- **Exercise**
Transcribe only the lines from the line with "Write part 2" through the line with "# wearer's left, with", exactly, counting both of those lines as part of the stretch.

************

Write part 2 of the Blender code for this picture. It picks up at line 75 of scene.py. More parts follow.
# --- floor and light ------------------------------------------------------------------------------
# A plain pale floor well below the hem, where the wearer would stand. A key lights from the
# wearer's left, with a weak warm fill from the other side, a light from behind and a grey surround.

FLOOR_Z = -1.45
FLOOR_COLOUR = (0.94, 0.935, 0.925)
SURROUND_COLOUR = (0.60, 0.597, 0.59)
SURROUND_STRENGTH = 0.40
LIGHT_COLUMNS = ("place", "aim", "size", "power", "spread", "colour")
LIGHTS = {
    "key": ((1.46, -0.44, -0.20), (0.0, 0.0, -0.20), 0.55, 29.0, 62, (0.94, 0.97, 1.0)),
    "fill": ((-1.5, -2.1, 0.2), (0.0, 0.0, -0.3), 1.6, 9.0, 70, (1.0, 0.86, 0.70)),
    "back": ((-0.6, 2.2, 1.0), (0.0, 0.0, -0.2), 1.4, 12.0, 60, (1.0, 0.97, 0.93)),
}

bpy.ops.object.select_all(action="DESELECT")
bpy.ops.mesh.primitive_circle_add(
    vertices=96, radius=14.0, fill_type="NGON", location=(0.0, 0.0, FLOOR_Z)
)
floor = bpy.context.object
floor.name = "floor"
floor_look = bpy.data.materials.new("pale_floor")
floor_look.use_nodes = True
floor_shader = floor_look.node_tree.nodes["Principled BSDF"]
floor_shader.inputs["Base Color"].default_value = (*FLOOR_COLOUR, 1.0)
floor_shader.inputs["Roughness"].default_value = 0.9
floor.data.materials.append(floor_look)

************

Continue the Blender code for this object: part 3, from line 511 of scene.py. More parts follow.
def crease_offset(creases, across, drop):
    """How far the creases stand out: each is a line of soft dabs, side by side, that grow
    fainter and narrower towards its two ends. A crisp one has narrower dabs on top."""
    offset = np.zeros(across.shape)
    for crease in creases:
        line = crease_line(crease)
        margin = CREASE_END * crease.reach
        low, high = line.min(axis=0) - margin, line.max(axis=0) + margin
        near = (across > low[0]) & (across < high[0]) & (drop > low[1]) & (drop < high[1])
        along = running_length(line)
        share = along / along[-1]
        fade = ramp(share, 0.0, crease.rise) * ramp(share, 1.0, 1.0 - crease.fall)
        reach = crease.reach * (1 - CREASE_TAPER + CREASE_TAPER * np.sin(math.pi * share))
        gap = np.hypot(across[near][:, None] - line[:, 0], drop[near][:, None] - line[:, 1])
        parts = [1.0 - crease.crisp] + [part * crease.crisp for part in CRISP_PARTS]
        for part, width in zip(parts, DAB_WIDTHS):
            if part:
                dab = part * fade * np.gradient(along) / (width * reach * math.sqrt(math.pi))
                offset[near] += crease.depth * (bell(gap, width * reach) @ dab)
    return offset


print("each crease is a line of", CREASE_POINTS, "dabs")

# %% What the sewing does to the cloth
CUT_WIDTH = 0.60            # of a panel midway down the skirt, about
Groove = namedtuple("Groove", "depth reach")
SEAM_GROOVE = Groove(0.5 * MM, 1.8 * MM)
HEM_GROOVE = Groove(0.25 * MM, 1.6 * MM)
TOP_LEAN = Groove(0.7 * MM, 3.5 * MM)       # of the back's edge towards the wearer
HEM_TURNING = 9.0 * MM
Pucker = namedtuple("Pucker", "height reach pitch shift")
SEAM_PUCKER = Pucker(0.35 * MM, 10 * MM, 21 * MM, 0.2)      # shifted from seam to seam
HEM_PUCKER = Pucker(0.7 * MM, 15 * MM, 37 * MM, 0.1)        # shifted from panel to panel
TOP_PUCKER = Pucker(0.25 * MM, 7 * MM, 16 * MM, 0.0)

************

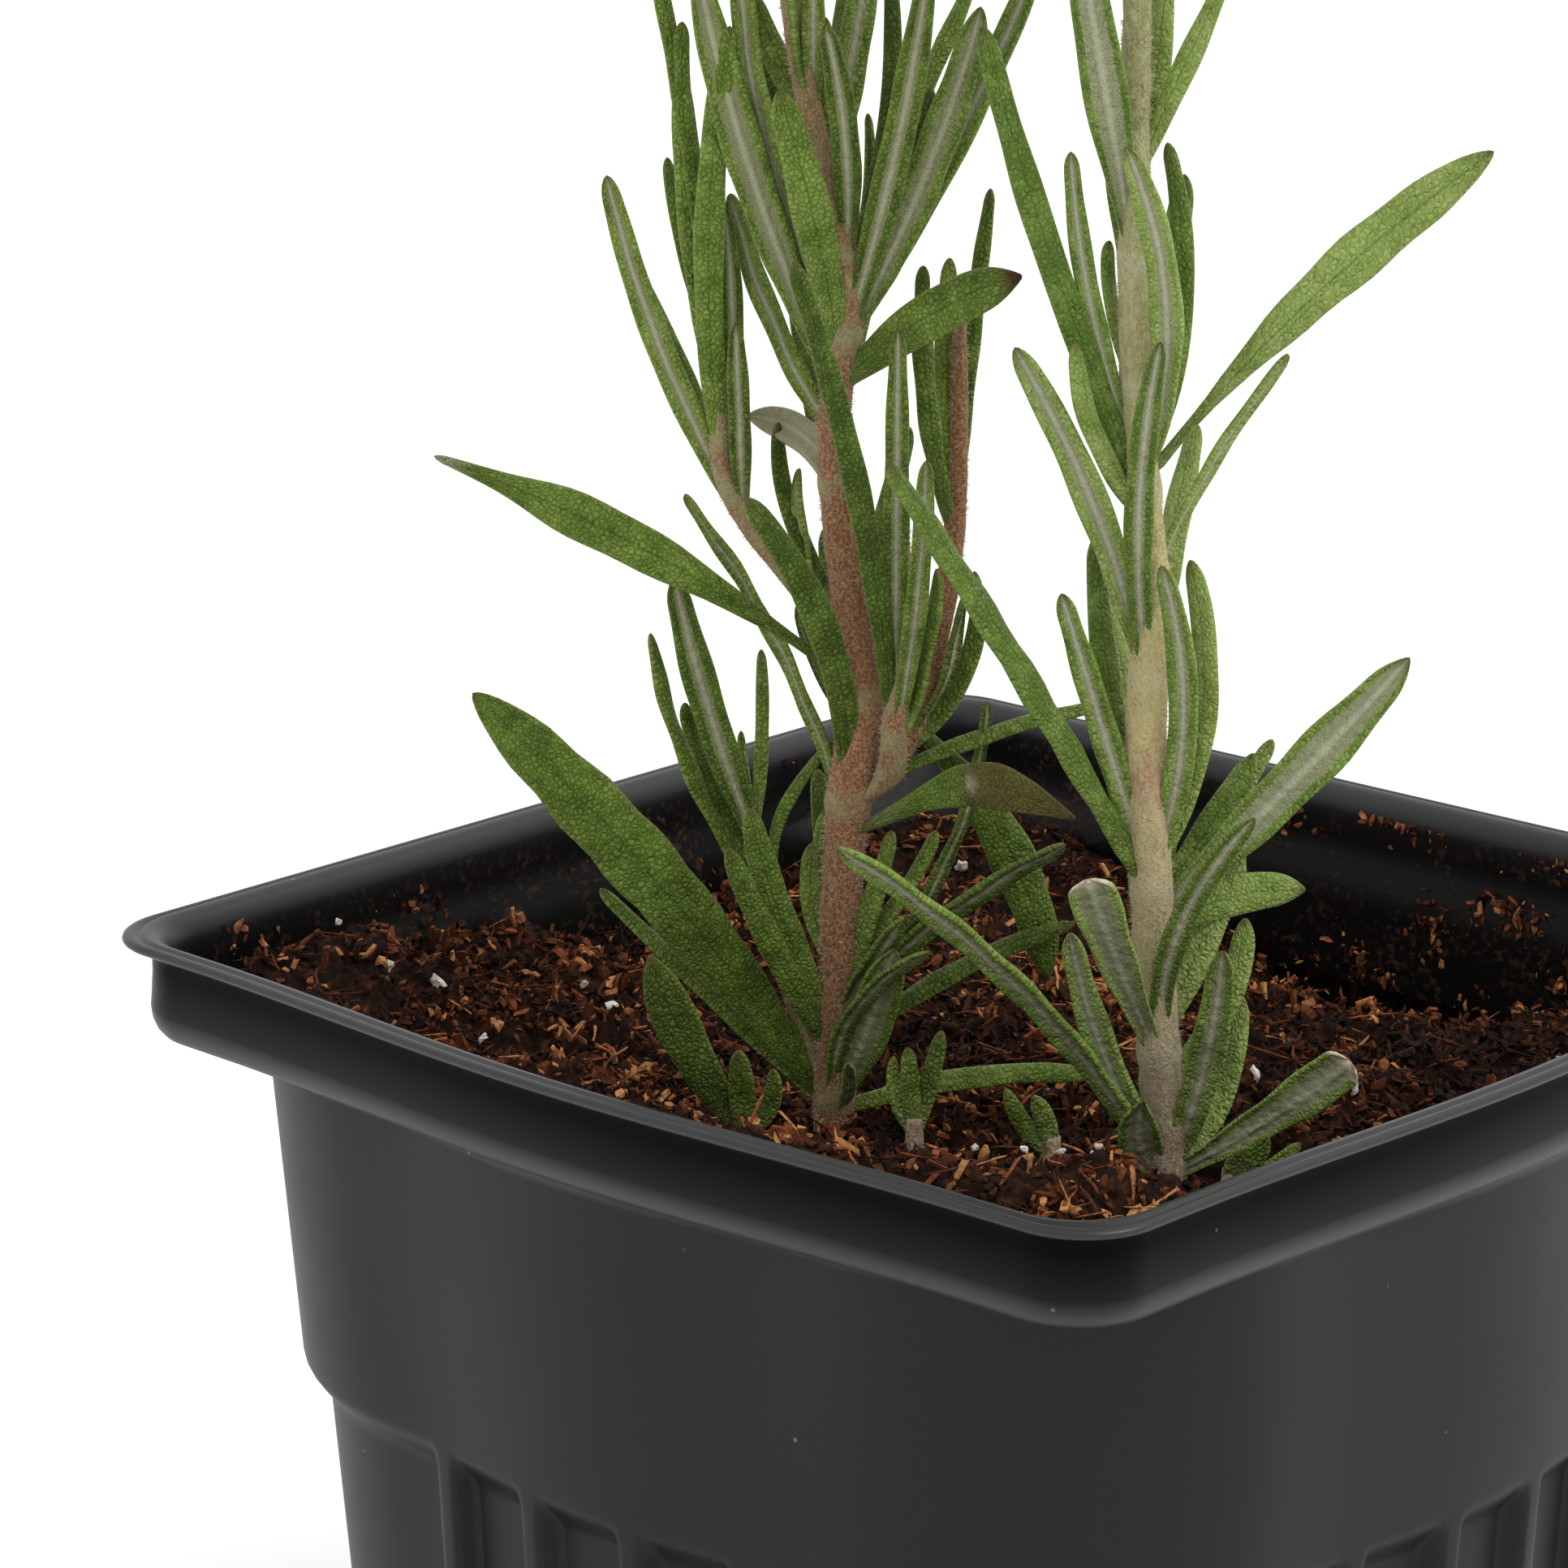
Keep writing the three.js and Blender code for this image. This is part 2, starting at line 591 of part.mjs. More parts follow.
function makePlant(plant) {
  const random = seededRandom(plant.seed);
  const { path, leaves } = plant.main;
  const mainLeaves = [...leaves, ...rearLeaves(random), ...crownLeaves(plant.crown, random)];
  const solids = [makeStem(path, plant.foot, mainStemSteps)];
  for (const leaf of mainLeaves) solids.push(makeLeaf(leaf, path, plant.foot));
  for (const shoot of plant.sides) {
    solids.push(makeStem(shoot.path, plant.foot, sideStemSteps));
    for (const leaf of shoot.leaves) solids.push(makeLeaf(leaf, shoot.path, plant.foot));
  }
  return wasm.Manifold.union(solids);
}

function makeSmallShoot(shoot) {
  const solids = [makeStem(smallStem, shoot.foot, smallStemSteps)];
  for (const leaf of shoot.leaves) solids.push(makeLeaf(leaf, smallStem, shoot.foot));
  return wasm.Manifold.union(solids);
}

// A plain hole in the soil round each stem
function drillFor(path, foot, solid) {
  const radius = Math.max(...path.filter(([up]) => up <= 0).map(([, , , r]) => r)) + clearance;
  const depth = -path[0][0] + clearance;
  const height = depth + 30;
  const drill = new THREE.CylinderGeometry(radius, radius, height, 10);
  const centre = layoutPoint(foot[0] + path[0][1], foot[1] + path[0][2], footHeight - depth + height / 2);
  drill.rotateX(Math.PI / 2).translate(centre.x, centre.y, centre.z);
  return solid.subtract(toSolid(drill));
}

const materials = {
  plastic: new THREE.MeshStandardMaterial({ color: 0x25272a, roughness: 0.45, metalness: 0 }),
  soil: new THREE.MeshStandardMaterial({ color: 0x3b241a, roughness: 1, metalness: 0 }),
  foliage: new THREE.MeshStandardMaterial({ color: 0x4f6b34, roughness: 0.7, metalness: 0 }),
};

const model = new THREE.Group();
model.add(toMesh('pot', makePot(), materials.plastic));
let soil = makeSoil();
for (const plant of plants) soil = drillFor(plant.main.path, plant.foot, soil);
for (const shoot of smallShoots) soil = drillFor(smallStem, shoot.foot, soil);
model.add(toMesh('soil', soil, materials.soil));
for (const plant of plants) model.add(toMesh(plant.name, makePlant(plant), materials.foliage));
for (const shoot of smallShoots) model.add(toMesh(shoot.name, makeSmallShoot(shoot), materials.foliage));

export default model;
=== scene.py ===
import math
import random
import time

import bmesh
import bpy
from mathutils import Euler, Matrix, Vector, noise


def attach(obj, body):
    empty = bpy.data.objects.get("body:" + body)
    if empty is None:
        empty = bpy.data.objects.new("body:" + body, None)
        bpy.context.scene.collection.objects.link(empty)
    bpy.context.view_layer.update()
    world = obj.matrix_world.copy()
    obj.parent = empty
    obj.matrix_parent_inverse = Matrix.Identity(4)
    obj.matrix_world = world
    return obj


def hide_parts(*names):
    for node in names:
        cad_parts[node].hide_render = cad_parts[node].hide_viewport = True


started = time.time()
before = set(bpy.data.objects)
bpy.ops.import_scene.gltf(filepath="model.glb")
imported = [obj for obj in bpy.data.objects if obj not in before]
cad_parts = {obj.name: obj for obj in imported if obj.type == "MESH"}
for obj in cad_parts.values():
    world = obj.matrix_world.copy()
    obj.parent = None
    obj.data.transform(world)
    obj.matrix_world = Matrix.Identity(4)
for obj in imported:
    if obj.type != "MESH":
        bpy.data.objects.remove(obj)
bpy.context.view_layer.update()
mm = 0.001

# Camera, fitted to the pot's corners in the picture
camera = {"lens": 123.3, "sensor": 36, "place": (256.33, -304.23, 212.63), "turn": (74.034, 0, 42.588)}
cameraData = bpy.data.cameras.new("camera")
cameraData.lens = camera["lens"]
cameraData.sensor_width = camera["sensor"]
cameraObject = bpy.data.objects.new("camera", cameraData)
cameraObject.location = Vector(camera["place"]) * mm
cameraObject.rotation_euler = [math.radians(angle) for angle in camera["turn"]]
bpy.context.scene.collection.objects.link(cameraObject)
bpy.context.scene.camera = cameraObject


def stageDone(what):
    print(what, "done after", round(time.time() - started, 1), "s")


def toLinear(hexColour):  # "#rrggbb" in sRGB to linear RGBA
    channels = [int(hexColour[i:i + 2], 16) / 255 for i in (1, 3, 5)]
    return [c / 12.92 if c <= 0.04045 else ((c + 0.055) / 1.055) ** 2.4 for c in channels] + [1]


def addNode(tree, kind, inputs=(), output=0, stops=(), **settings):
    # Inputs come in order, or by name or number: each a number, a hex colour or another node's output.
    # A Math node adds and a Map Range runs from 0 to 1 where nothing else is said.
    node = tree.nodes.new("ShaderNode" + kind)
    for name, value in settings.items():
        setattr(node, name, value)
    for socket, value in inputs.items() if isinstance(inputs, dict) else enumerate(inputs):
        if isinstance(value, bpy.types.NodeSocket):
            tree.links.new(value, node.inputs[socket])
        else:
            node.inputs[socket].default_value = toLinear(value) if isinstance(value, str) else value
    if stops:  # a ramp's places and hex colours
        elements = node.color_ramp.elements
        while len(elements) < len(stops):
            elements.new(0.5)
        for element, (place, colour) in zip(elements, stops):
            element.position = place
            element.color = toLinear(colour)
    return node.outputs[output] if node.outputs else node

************

- **Reply to the exercise**
Write part 2 of the Blender code for this picture. It picks up at line 75 of scene.py. More parts follow.
# --- floor and light ------------------------------------------------------------------------------
# A plain pale floor well below the hem, where the wearer would stand. A key lights from the
# wearer's left, with a weak warm fill from the other side, a light from behind and a grey surround.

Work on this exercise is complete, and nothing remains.